Cristiane "Cris Cyborg" Justino i Amanda Nunes staną naprzeciwko siebie. Podstawowe pytanie brzmi – kiedy? Obie poinformowały, że są gotowe do wielkiej walki, ale podały… inne terminy.
Od blisko roku Justino znajduje się w posiadaniu pasa mistrzowskiego kategorii piórkowej. Dotychczas broniła go dwukrotnie. Z kolei Nunes zdobyła pasa mistrzowski w wadze koguciej na gali UFC 200 pokonując Mieshę Tate. Brazylijka odprawiła trzy rywalki, które próbowały odebrać jej tytuł. Nie da się ukryć, że starcie dwóch zawodniczek z Kraju Kawy byłoby prawdziwym hitem.

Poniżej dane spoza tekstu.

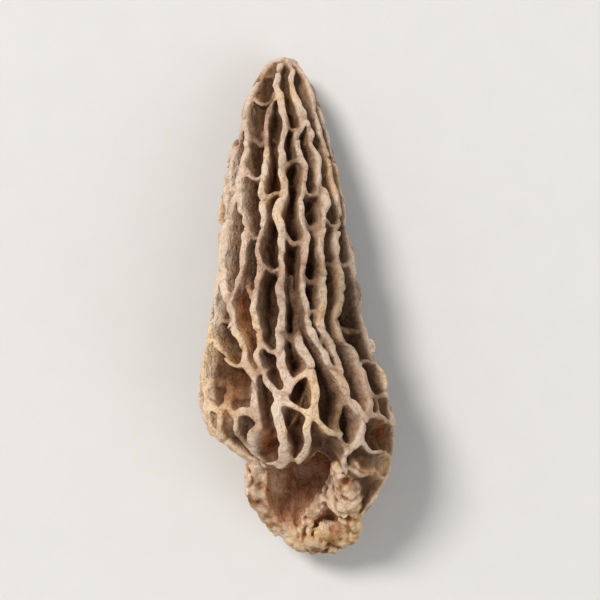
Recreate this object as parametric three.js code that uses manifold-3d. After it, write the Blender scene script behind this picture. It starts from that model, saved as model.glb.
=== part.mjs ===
// Dried morel mushroom, one piece, lying on its side on a flat surface.
//
// Units are millimetres. +Z is up from the surface it rests on, +Y runs from the
// cut end of the stem stub to the tip of the cap, and X runs across the cap.
// The origin is on the resting surface, under the centre of the bounding box.
//
// The cap is a slightly flattened, lopsided cone covered in a honeycomb of
// ridges and pits. A short stem stub leaves its wide end. Stub and cap share one
// hollow, which opens at the stub's slanting cut.

import * as THREE from 'three';
import { mergeVertices } from 'three/addons/utils/BufferGeometryUtils.js';
import Module from 'manifold-3d';

// ---------------------------------------------------------------- dimensions

// Cap sections, from the wide end to the tip. s is the distance along the
// mushroom from the lowest point of the stub's rim. left and right are the
// crest line's X on either side, height is the half height of the section.
const CAP_SECTIONS = [
  // s,     left,  right, height, centre above the surface
  [1.86, 1.24, 1.24, 0.0, 5.60],
  [2.48, 0.92, 2.79, 1.35, 5.60],
  [3.41, 0.60, 4.18, 2.05, 5.60],
  [4.65, -0.55, 5.21, 2.80, 5.60],
  [5.89, -2.35, 5.98, 3.45, 5.60],
  [6.82, -3.60, 6.35, 4.20, 5.58],
  [7.75, -4.80, 6.57, 5.05, 5.56],
  [8.99, -6.10, 6.60, 5.62, 5.52],
  [10.23, -6.54, 6.45, 5.76, 5.50],
  [12.09, -6.76, 5.95, 5.66, 5.41],
  [14.57, -6.57, 5.15, 5.31, 5.06],
  [16.74, -6.29, 4.65, 5.02, 4.77],
  [18.91, -6.01, 4.31, 4.74, 4.49],
  [21.39, -5.83, 3.97, 4.48, 4.23],
  [24.49, -5.58, 3.50, 4.12, 3.87],
  [27.59, -5.15, 2.91, 3.66, 3.41],
  [30.69, -4.40, 2.11, 3.00, 2.76],
  [32.86, -3.66, 1.36, 2.32, 2.44],
  [34.41, -2.85, 0.56, 1.56, 2.30],
  [34.88, -2.48, 0.19, 1.20, 2.28],
  [35.34, -1.98, -0.37, 0.74, 2.27],
  [35.65, -1.24, -1.24, 0.0, 2.26],
];

const PIT_DEPTH = 1.6;          // from ridge crest to pit floor on the wide part
const PIT_DEPTH_RATIO = 0.3;    // and never more than this share of the radius
const PIT_WIDTH = 3.3;          // across the cap, crest to crest
const PIT_LENGTH = 6.2;         // along the cap, crest to crest
const CREST_HALF = 0.12;        // half width of a ridge's flat crest
const WALL_RUN = 1.15;          // from the crest's edge to the pit floor

const STUB_RADIUS = 3.97;       // outside of the stem stub
const STUB_CENTRE = [0.33, 5.6];  // X and Z of the stub's axis
const STUB_INSIDE = 3.2;        // radius of the hollow inside the stub
const STUB_ROOT = 11.0;         // s where the stub ends inside the cap
const RIM_S = 4.3;              // s where the slanting cut crosses the axis
const CUT_ANGLE = 46;           // degrees between the cut and a square cut
const CUT_TURN = -20;           // degrees the cut is turned about the axis, negative to the left

const HOLLOW_TIP = 31.2;        // s of the hollow's closed end in the cap
const HOLLOW_SHARE = 0.635;     // hollow's size as a share of the cap section

const REST_TRIM = 0.25;         // crests flattened where the cap rests
const REST_RIDGE_HALF = 0.45;   // half width of the ridge along the contact line

const AROUND = 84;              // facets round the cap
const ALONG = 46;               // rings along the cap
const AROUND_INSIDE = 30;       // facets round the stub and the hollow

const COLOUR = 0xb79a78;        // dry tan flesh
const ROUGHNESS = 0.82;

// ------------------------------------------------------------------- helpers

const clamp = (v, lo, hi) => Math.min(hi, Math.max(lo, v));
const smooth = (lo, hi, v) => {
  const t = clamp((v - lo) / (hi - lo), 0, 1);
  return t * t * (3 - 2 * t);
};

// Shape-preserving cubic through table rows, so sections blend with no ripple.
function curve(rows, column) {
  const x = rows.map((row) => row[0]);
  const y = rows.map((row) => row[column]);
  const n = x.length;
  const slope = [];
  for (let i = 0; i < n - 1; i++) slope.push((y[i + 1] - y[i]) / (x[i + 1] - x[i]));
  const tangent = y.map((_, i) => {
    if (i === 0) return slope[0];
    if (i === n - 1) return slope[n - 2];
    const a = slope[i - 1];
    const b = slope[i];
    return a * b <= 0 ? 0 : (2 * a * b) / (a + b);
  });
  return (at) => {
    const v = clamp(at, x[0], x[n - 1]);
    let i = 0;
    while (i < n - 2 && v > x[i + 1]) i++;
    const h = x[i + 1] - x[i];
    const t = (v - x[i]) / h;
    const t2 = t * t;
    const t3 = t2 * t;
    return (2 * t3 - 3 * t2 + 1) * y[i] + (t3 - 2 * t2 + t) * h * tangent[i]
      + (-2 * t3 + 3 * t2) * y[i + 1] + (t3 - t2) * h * tangent[i + 1];
  };
}

const leftAt = curve(CAP_SECTIONS, 1);
const rightAt = curve(CAP_SECTIONS, 2);
const heightAt = curve(CAP_SECTIONS, 3);
const centreAt = curve(CAP_SECTIONS, 4);

// One section of the cap: its centre, half width and half height.
function section(s) {
  const left = leftAt(s);
  const right = rightAt(s);
  return {
    x: (left + right) / 2,
    z: centreAt(s),
    a: Math.max(0, (right - left) / 2),
    b: Math.max(0, heightAt(s)),
  };
}

// ------------------------------------------------------- honeycomb of the cap

// Repeatable spread of numbers from 0 to 1, so the pits are uneven but fixed.
function spread(i, j, k) {
  const v = Math.sin(i * 127.1 + j * 311.7 + k * 74.7) * 43758.5453;
  return v - Math.floor(v);
}

// Pit centres, in staggered rows; a row has fewer pits where the cap narrows.
const PITS = [];
{
  let row = 0;
  for (let s = 7.4; s < 35; s += PIT_LENGTH * 0.86, row++) {
    const { a, b } = section(s);
    const count = Math.max(4, Math.round((Math.PI * (a + b)) / PIT_WIDTH));
    for (let i = 0; i < count; i++) {
      PITS.push({
        angle: ((i + 0.5 * (row % 2) + 0.5 * (spread(i, row, 1) - 0.5)) / count) * 2 * Math.PI,
        s: s + PIT_LENGTH * 0.45 * (spread(i, row, 2) - 0.5),
      });
    }
  }
}

// 1 on a ridge's crest, 0 on a pit's floor.
function crest(angle, s, radius) {
  let first = Infinity;
  let second = Infinity;
  for (const pit of PITS) {
    let turn = Math.abs(angle - pit.angle) % (2 * Math.PI);
    if (turn > Math.PI) turn = 2 * Math.PI - turn;
    const d = Math.hypot(turn * radius, ((s - pit.s) * PIT_WIDTH) / PIT_LENGTH);
    if (d < first) {
      second = first;
      first = d;
    } else if (d < second) second = d;
  }
  const fromCrest = (second - first) / 2;
  return 1 - smooth(CREST_HALF, CREST_HALF + WALL_RUN, fromCrest);
}

// ------------------------------------------------------------ lathed surfaces

// Turns a profile of [radius, s] points into a solid of revolution about Y and
// moves each of its points with place(angle from +Z, s, radius).
function lathe(profile, segments, place) {
  const points = profile.map(([r, s]) => new THREE.Vector2(r, s));
  const geometry = new THREE.LatheGeometry(points, segments);
  const position = geometry.attributes.position;
  for (let i = 0; i < position.count; i++) {
    const x = position.getX(i);
    const z = position.getZ(i);
    const radius = Math.hypot(x, z);
    let angle = radius > 1e-9 ? Math.atan2(x, z) : 0;
    if (angle < -1e-9) angle += 2 * Math.PI;
    const p = place(Math.max(0, angle), position.getY(i), radius);
    position.setXYZ(i, p[0], p[1], p[2]);
  }
  return geometry;
}

const wasm = await Module();
wasm.setup();

function solid(geometry) {
  const bare = geometry.clone();
  bare.deleteAttribute('normal');
  bare.deleteAttribute('uv');
  const merged = mergeVertices(bare, 1e-4);
  const index = [];
  const source = merged.index.array;
  for (let i = 0; i < source.length; i += 3) {
    const [a, b, c] = [source[i], source[i + 1], source[i + 2]];
    if (a !== b && b !== c && c !== a) index.push(a, b, c);
  }
  return new wasm.Manifold(new wasm.Mesh({
    numProp: 3,
    vertProperties: new Float32Array(merged.attributes.position.array),
    triVerts: new Uint32Array(index),
  }));
}

// Cap: rings set closer together near its two ends.
const capStart = CAP_SECTIONS[0][0];
const capEnd = CAP_SECTIONS[CAP_SECTIONS.length - 1][0];
const capProfile = [];
for (let j = 0; j <= ALONG; j++) {
  const t = j / ALONG;
  const eased = 0.62 * t + 0.38 * (0.5 - 0.5 * Math.cos(Math.PI * t));
  const s = capStart + (capEnd - capStart) * eased;
  const { a, b } = section(s);
  capProfile.push([j === 0 || j === ALONG ? 0 : (a + b) / 2, s]);
}
const cap = solid(lathe(capProfile, AROUND, (angle, s, radius) => {
  const { x, z, a, b } = section(s);
  if (radius < 1e-6) return [x, s, z];
  const under = smooth(4.5, 8.5, s) * (1 - smooth(34.0, 35.4, s));
  const deep = Math.min(PIT_DEPTH, PIT_DEPTH_RATIO * radius) * under;
  const fromRest = Math.abs(angle - Math.PI) * radius;
  const restRidge = 1 - smooth(REST_RIDGE_HALF, REST_RIDGE_HALF + WALL_RUN, fromRest);
  const height = Math.max(crest(angle, s, radius), restRidge);
  const lump = 1 + 0.018 * Math.sin(3 * angle + 0.35 * s) + 0.014 * Math.sin(5 * angle - 0.5 * s + 1);
  const steady = 1 + (lump - 1) * smooth(0.25, 1.1, Math.abs(angle - Math.PI));
  const share = (1 - (deep * (1 - height)) / radius) * steady;
  return [x + a * share * Math.sin(angle), s, z + b * share * Math.cos(angle)];
}));

// Stem stub: a slightly waisted, uneven round, to be cut on the slant.
const stubProfile = [[0, -4.5]];
for (let j = 0; j <= 9; j++) {
  const s = -4.5 + ((STUB_ROOT + 4.5) * j) / 9;
  stubProfile.push([STUB_RADIUS - 0.28 * smooth(4.5, 8.0, s), s]);
}
stubProfile.push([0, STUB_ROOT]);
const stub = solid(lathe(stubProfile, AROUND_INSIDE, (angle, s, radius) => {
  const r = radius * (1 + 0.02 * Math.sin(2 * angle + 0.6) + 0.015 * Math.sin(5 * angle + 0.3 * s));
  return [STUB_CENTRE[0] + r * Math.sin(angle), s, STUB_CENTRE[1] + r * Math.cos(angle)];
}));

// The cut's block is turned so that one face is the slanting cut.
function block(width, depth, height, place) {
  const geometry = new THREE.BoxGeometry(width, depth, height);
  geometry.applyMatrix4(place);
  return solid(geometry);
}
const cutPlace = new THREE.Matrix4()
  .makeTranslation(STUB_CENTRE[0], RIM_S, STUB_CENTRE[1])
  .multiply(new THREE.Matrix4().makeRotationY(THREE.MathUtils.degToRad(CUT_TURN)))
  .multiply(new THREE.Matrix4().makeRotationX(THREE.MathUtils.degToRad(-CUT_ANGLE)))
  .multiply(new THREE.Matrix4().makeTranslation(0, -15, 0));
const cutBlock = block(40, 30, 40, cutPlace);

// Hollow: the stub's round bore, widening into the cap and closing near its tip.
const hollowProfile = [[0, -6]];
const hollowRings = [-6, 1, 5.5, 7.5, 9, 11, 13.5, 16, 18.5, 21, 23.5, 26, 28.2, 29.8, 30.8];
for (const s of hollowRings) hollowProfile.push([1, s]);
hollowProfile.push([0, HOLLOW_TIP]);
const hollow = solid(lathe(hollowProfile, AROUND_INSIDE, (angle, s, radius) => {
  const inCap = smooth(6.0, 11.0, s);
  const { x, z, a, b } = section(Math.max(s, 10));
  const closing = Math.sqrt(Math.max(0, 1 - Math.pow(clamp((s - 20) / (HOLLOW_TIP - 20), 0, 1), 2.6)));
  const wide = (1 - inCap) * STUB_INSIDE + inCap * HOLLOW_SHARE * a * closing;
  const tall = (1 - inCap) * STUB_INSIDE + inCap * HOLLOW_SHARE * b * closing;
  const cx = (1 - inCap) * STUB_CENTRE[0] + inCap * x;
  const cz = (1 - inCap) * STUB_CENTRE[1] + inCap * z;
  if (radius < 1e-6) return [cx, s, cz];
  return [cx + wide * Math.sin(angle), s, cz + tall * Math.cos(angle)];
}));

// Everything below the resting surface is flattened away.
const under = block(60, 80, 20, new THREE.Matrix4().makeTranslation(0, 15, -10));

const morel = cap.add(stub.subtract(cutBlock)).subtract(hollow).subtract(under);

// --------------------------------------------------------------------- result

const mesh = morel.getMesh();
const corners = new Float32Array((mesh.vertProperties.length / mesh.numProp) * 3);
for (let i = 0; i < corners.length / 3; i++) {
  for (let k = 0; k < 3; k++) corners[3 * i + k] = mesh.vertProperties[mesh.numProp * i + k];
}
const geometry = new THREE.BufferGeometry();
geometry.setAttribute('position', new THREE.BufferAttribute(corners, 3));
geometry.setIndex(new THREE.BufferAttribute(new Uint32Array(mesh.triVerts), 1));
geometry.computeBoundingBox();
const { min, max } = geometry.boundingBox;
geometry.translate(-(min.x + max.x) / 2, -(min.y + max.y) / 2, -min.z);
geometry.computeVertexNormals();

const dried_morel = new THREE.Mesh(
  geometry,
  new THREE.MeshStandardMaterial({ color: COLOUR, roughness: ROUGHNESS, metalness: 0 }),
);
dried_morel.name = 'dried_morel';

const object = new THREE.Group();
object.name = 'dried_morel_mushroom';
object.add(dried_morel);

export default object;
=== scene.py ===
import math
import time

import bpy
import numpy as np
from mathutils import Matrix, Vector


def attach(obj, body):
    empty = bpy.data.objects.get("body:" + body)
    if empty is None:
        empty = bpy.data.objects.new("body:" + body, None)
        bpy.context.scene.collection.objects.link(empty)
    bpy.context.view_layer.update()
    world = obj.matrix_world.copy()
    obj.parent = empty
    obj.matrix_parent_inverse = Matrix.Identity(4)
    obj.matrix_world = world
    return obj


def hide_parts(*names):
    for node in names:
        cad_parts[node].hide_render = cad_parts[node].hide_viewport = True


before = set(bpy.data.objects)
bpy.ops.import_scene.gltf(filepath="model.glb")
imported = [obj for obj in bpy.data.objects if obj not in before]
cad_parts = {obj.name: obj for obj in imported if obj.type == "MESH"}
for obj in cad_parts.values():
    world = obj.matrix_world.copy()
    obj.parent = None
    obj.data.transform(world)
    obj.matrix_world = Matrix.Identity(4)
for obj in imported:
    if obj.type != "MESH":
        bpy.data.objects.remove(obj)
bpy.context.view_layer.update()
T0 = time.time()
F = np.float32


def say(*words):
    print("[morel %.1fs]" % (time.time() - T0), *words, flush=True)


# ---------------------------------------------------------------- dimensions

VOXEL = 0.09
MAX_TRIANGLES = 192000

SHIFT = (-0.06, -17.904, 0.0)      # from X, S, Z to the part's own frame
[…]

Wszystkie znaki na niebie i ziemi wskazują, że walka jest blisko. "Cyborg" na swoim Twitterze poinformowała o gotowości do walki ze swoją rodaczką. – Zgodziłam się po raz drugi na walkę z Amandą Nunes. 8 września na UFC 228 w Dallas. Moja ostatnia walka odbyła się cztery miesiące temu. Jestem gotowa do rywalizacji – poinformowała 33-latka.
Zatem można zacierać ręce. Nunes również pochwaliła się zdjęciem z podpisywania kontraktu, jednak termin pojedynku jest inny. – Czekam na Ciebie Cris Cyborg na UFC 232 29 grudnia. Kontrakt podpisany – podała mistrzyni UFC w wadze koguciej.

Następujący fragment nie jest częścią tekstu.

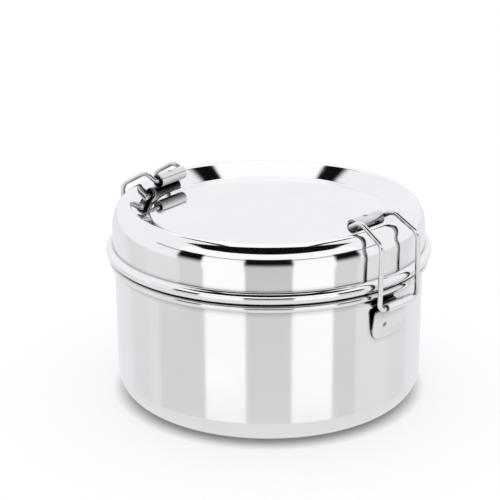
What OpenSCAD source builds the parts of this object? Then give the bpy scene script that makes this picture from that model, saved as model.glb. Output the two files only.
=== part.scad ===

W tej sytuacji wypada tylko podrapać się po głowie i zapytać – o co chodzi? Pewne jest, że zawodniczki jasno wyraziły wolę spotkania się w oktagonie. Justino i Cyborg odprawiły najgroźniejsze rywalki w swoich kategoriach wagowych, więc naturalne stało się, że w środowisku zaczęły się pojawiać głosy o zestawieniu ich w super walce. Początkowo planowano starcie na galę UFC 226, która odbyła się 6 lipca. Już w styczniu „Cyborg” wyraziła gotowość walki z Nunes, jednak do podpisania kontraktu nie doszło.
Ostatni pojedynek Justino stoczyła w marcu, kiedy to wypunktowała w pierwszej rundzie Yanę Kunitskayę. Z kolei Nunes w maju pokonała Raquel Pennington. Wydaje się, że lipcowy termin super walki dwóch mistrzyń byłby ryzykowny ze względu na ewentualną kontuzję bądź zbyt krótki czas przygotowań. Z drugiej strony dobrze, że starcie Justino i Nunes odbędzie się w późniejszym terminie. Na UFC 226 w Las Vegas hitem było starcie Stipe Miocica i Daniela Cormiera. W takim przypadku jedna z walk znalazłaby się w cieniu drugiej. A tak każda będzie prawdziwym hitem i wielkim wydarzeniem w świecie MMA.
Teraz wiadomo, że Justino i Nunes są gotowe podjąć wyzwanie. Nieco humorystycznie można powiedzieć, iż obie podały odpowiadające im terminy. Kwestią podstawową jest osiągnięcie porozumienia i potwierdzenie walki.